■ Directions:
Copy down every line where the string "that" shows up.

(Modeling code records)
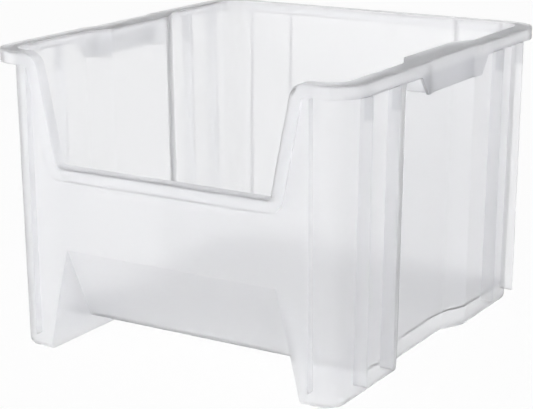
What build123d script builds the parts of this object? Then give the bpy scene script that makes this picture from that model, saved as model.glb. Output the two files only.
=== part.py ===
from build123d import *
import os
from math import atan2, radians, tan

# Stackable open-front storage bin: one translucent moulding, modelled as its named regions.
# Front is -Y, right is +X, up is +Z. The origin is the middle of the footprint, under the feet.

# Overall size, measured over the rim
width = 419.1
depth = 444.5
height = 316.0

# Wall and draft
wall = 3.0
draft_angle = 0.76
corner_radius = 26.0
base_edge_radius = 6.5
base_flange = 12.0

# Rim: how far it stands out from the wall, how thick it is and how far it turns down
side_overhang = 15.6
end_overhang = 10.0
rim_thickness = 3.0
rim_drop = 13.5
rim_corner_radius = 35.0
rim_edge_radius = 1.6

# Recess down the middle of each side wall
recess_depth = 13.9
recess_mouth = 82.0
recess_floor = 53.0
recess_bend_radius = 6.0

# Floor, and the ramp that rises to the front between the two feet
floor_height = 20.5
floor_thickness = 3.0
ramp_setback = 77.45
arch_height = 112.6
foot_margin_top = 84.85
foot_margin_base = 58.55
arch_radius = 5.0
under_rib_length = 64.8

# Front opening and its rolled lip
lip_height = 202.5
opening_margin_base = 84.55
opening_margin_top = 61.95
opening_low_radius = 4.0
opening_high_radius = 18.0

# Hand grips under the rim
grip_drop = 33.0
grip_half_top = 78.0
grip_half_bottom = 62.5
grip_face_half = 45.0
grip_set_in = 3.5
grip_corner_radius = 4.0
grip_web = 3.0
grip_web_place = 51.0

# Stacking ribs on the outside of the walls
rib_thickness = 2.6
rib_foot = 17.5
rib_draft_angle = 0.38
front_side_rib_margin_near = 104.75
front_side_rib_margin_far = 48.75
rear_side_rib_margin_near = 96.25
rear_side_rib_margin_far = 43.75
front_rib_margin = 46.25
back_rib_margin_near = 99.55
back_rib_margin_far = 44.55

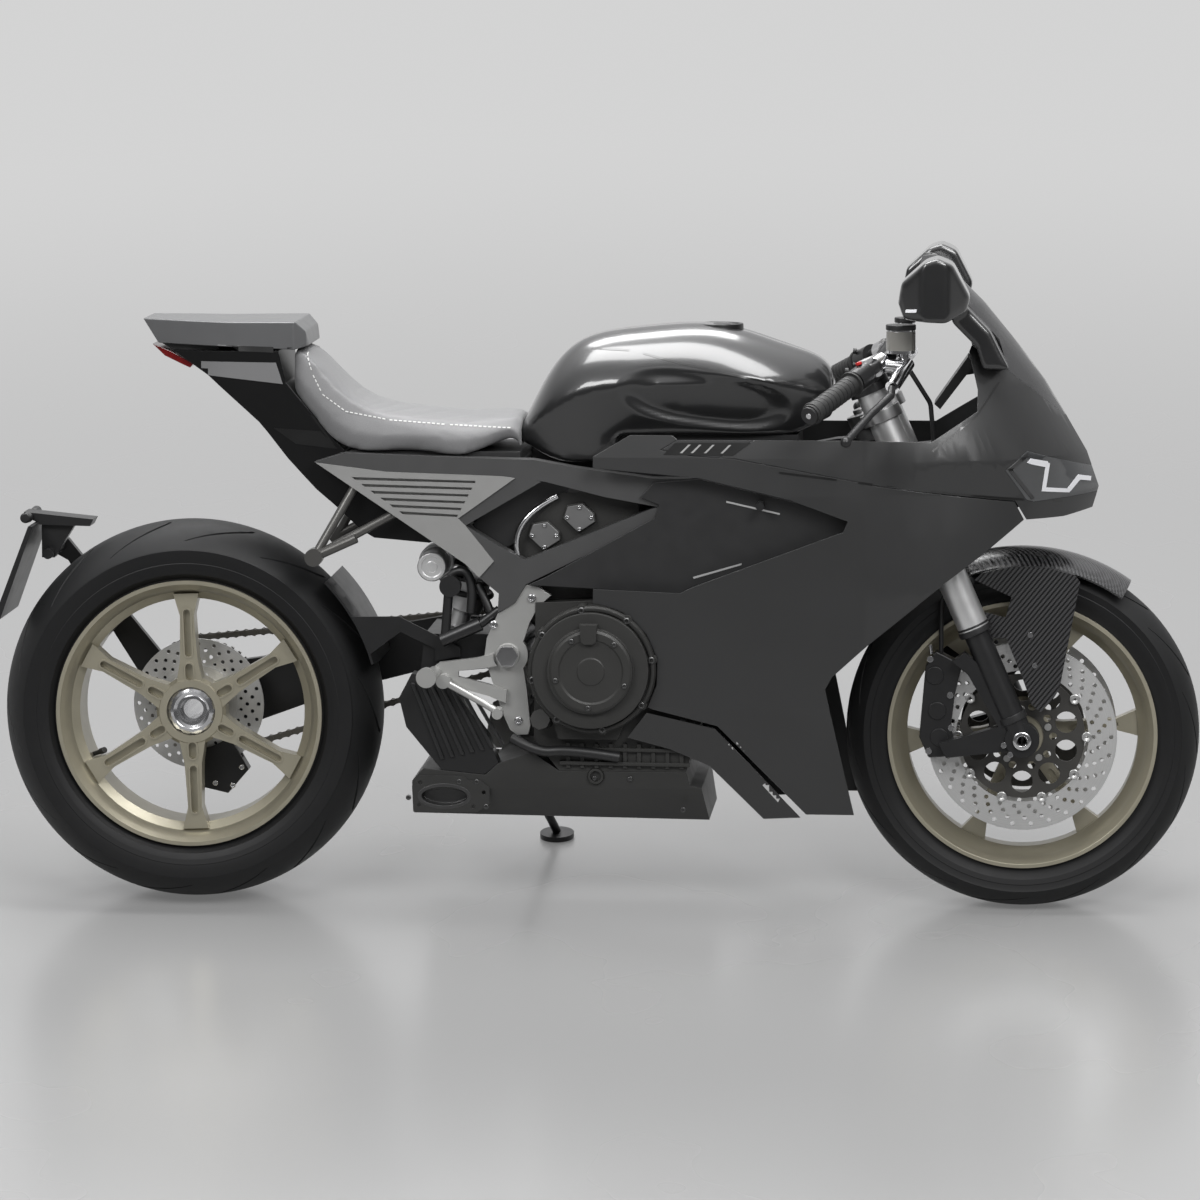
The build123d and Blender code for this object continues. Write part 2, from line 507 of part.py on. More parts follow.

■ Response:
What build123d script builds the parts of this object? Then give the bpy scene script that makes this picture from that model, saved as model.glb. Output the two files only.
# Floor, and the ramp that rises to the front between the two feet